Fabulous images – especially the last, which has an ethereal quality seldom associated with astronomy but captures the wonder of it.
All are best but last one fantastic
I was pleased to see that Gerald Rhemann, a friend of mine from Vienna, won with a photo of Comet Catalina. Comets are Gerald’s forte. He does most of his astrophotography from about 35 km outside Vienna and in the Kalahari Desert, Namibia.
They’re all very nice but I do have to say the first one is especially excellent!
The minute I saw it I thought of you!
All very good, but I can see how the judges might grant the Bailey’s beads picture to be the overall winner. It may not be the most beautiful, but it is a very unusual depiction, precisely captured. There would be no easy 2nd chances getting that shot.
All delightful.
Great pictures! That “man in the moon” photo would make great poster art for the third in a trilogy with “An American Werewolf in London” and “An American Werewolf in Paris” — maybe “An American Werewolf in Madrid”?
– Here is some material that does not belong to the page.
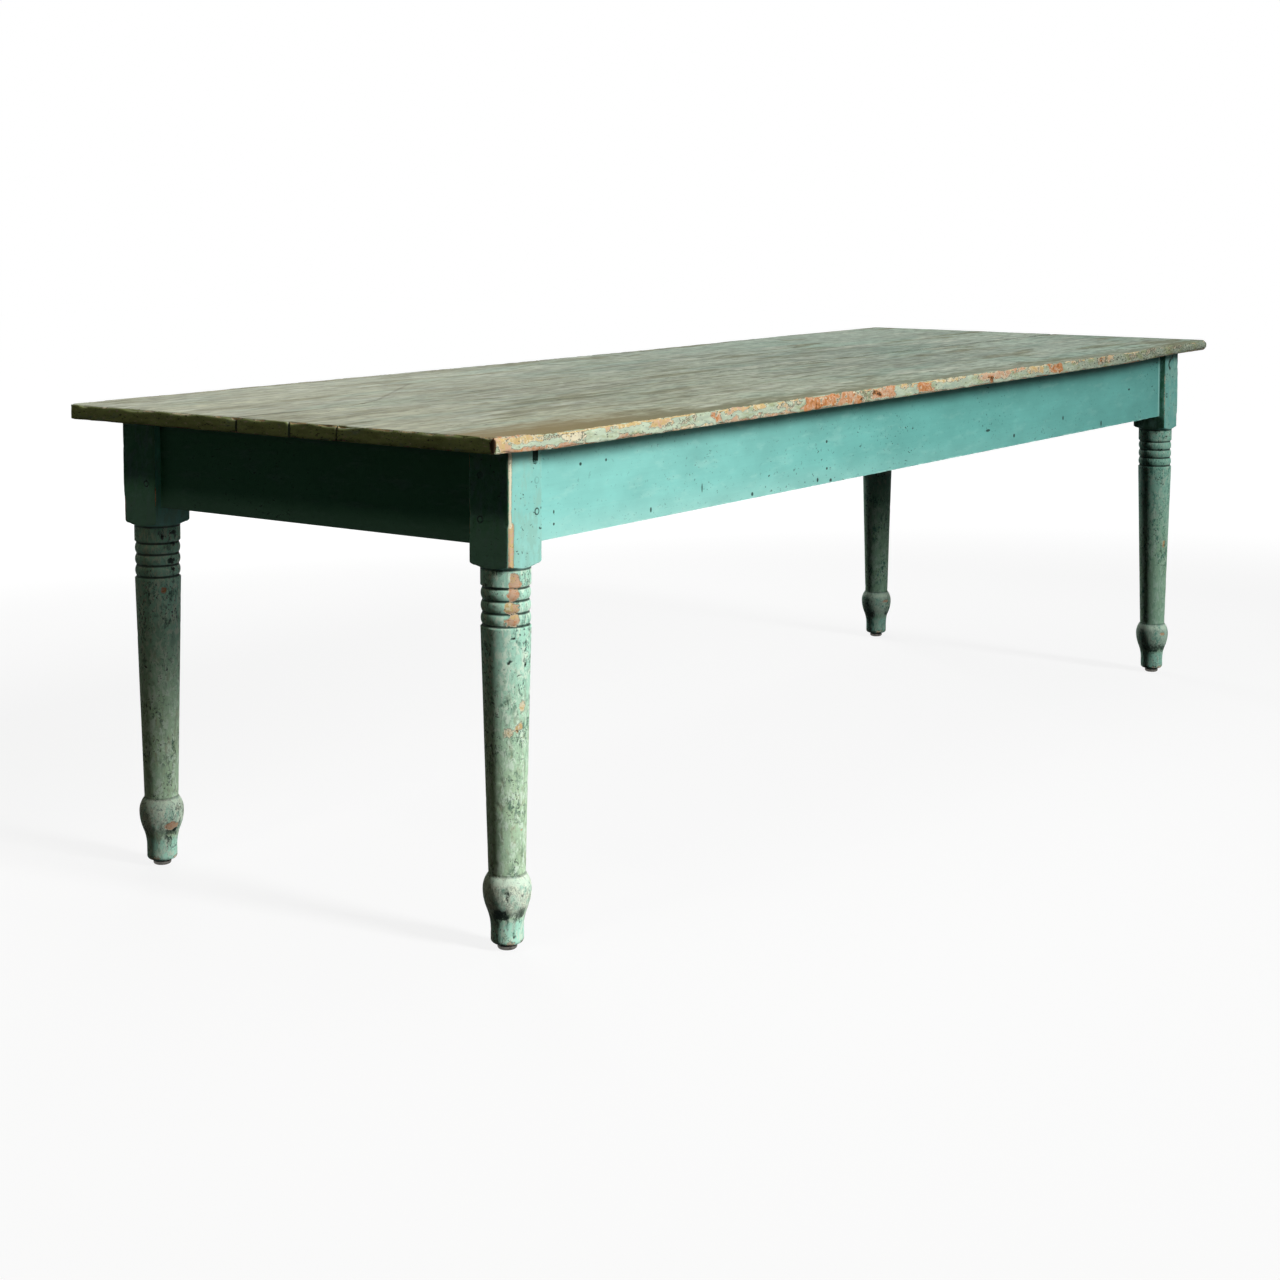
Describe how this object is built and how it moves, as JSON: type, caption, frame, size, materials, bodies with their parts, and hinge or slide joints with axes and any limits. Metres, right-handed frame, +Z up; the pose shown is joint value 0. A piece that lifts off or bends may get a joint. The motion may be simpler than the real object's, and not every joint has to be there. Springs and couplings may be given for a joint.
{
  "type": "farmhouse table",
  "caption": "Long farmhouse dining table with a plank top, plain apron frame pegged into square-headed turned legs, worn paint and small nail-on glides under the feet.",
  "frame": {"origin": "on the floor under the middle of the top", "axes": "+X along the length of the table, +Y across it from the front long side to the back one, +Z up"},
  "size_m": [2.6, 0.88, 0.762],
  "materials": {
    "top_paint": "thin worn grey-green paint over planks, chipped to bare wood along the edges",
    "frame_paint": "old sea-green paint over wood, chipped and grimy low on the legs",
    "bare_wood": "unpainted aged softwood",
    "nickel": "dull nickel plate, scuffed on the sole",
    "rubber": "black rubber",
    "steel": "darkened steel"
  },
  "bodies": {
    "root": {"apron_back": "frame_paint", "apron_front": "frame_paint", "apron_left": "frame_paint", "apron_right": "frame_paint", "brace_screws_left": "steel", "brace_screws_middle": "steel", "brace_screws_right": "steel", "cross_brace_left": "bare_wood", "cross_brace_middle": "bare_wood", "cross_brace_right": "bare_wood", "dowels_back_joint": "bare_wood", "dowels_front_joint": "bare_wood", "glide_base_back_left": "nickel", "glide_base_back_right": "nickel", "glide_base_front_left": "nickel", "glide_base_front_right": "nickel", "glide_cushion_back_left": "rubber", "glide_cushion_back_right": "rubber", "glide_cushion_front_left": "rubber", "glide_cushion_front_right": "rubber", "glide_nail_back_left": "steel", "glide_nail_back_right": "steel", "glide_nail_front_left": "steel", "glide_nail_front_right": "steel", "glue_blocks_back": "bare_wood", "glue_blocks_front": "bare_wood", "glue_blocks_left": "bare_wood", "glue_blocks_right": "bare_wood", "leg_back_left": "frame_paint", "leg_back_right": "frame_paint", "leg_front_left": "frame_paint", "leg_front_right": "frame_paint", "pegs_back_left": "frame_paint", "pegs_back_right": "frame_paint", "pegs_front_left": "frame_paint", "pegs_front_right": "frame_paint", "top_board_back": "top_paint", "top_board_front": "top_paint", "top_board_middle": "top_paint"}
  },
  "joints": []
}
This American would gladly risk lycanthropy to take a gorgeous pic like that …
Excellent! My favorite: the meteors.
The winner didn’t do much for me either; it looks like a piece of aluminium tubing which has been cut strangely. But some of the others are fabulous.
Oh man, I love this one: “Wing Ka Ho’s City Lights shows the light trails of stars passing over Hong Kong’s tightly packed streets” from the BBC website.
I like the first one and the “man in the moon”
Truth be told,I like them all,but these two stand out for me.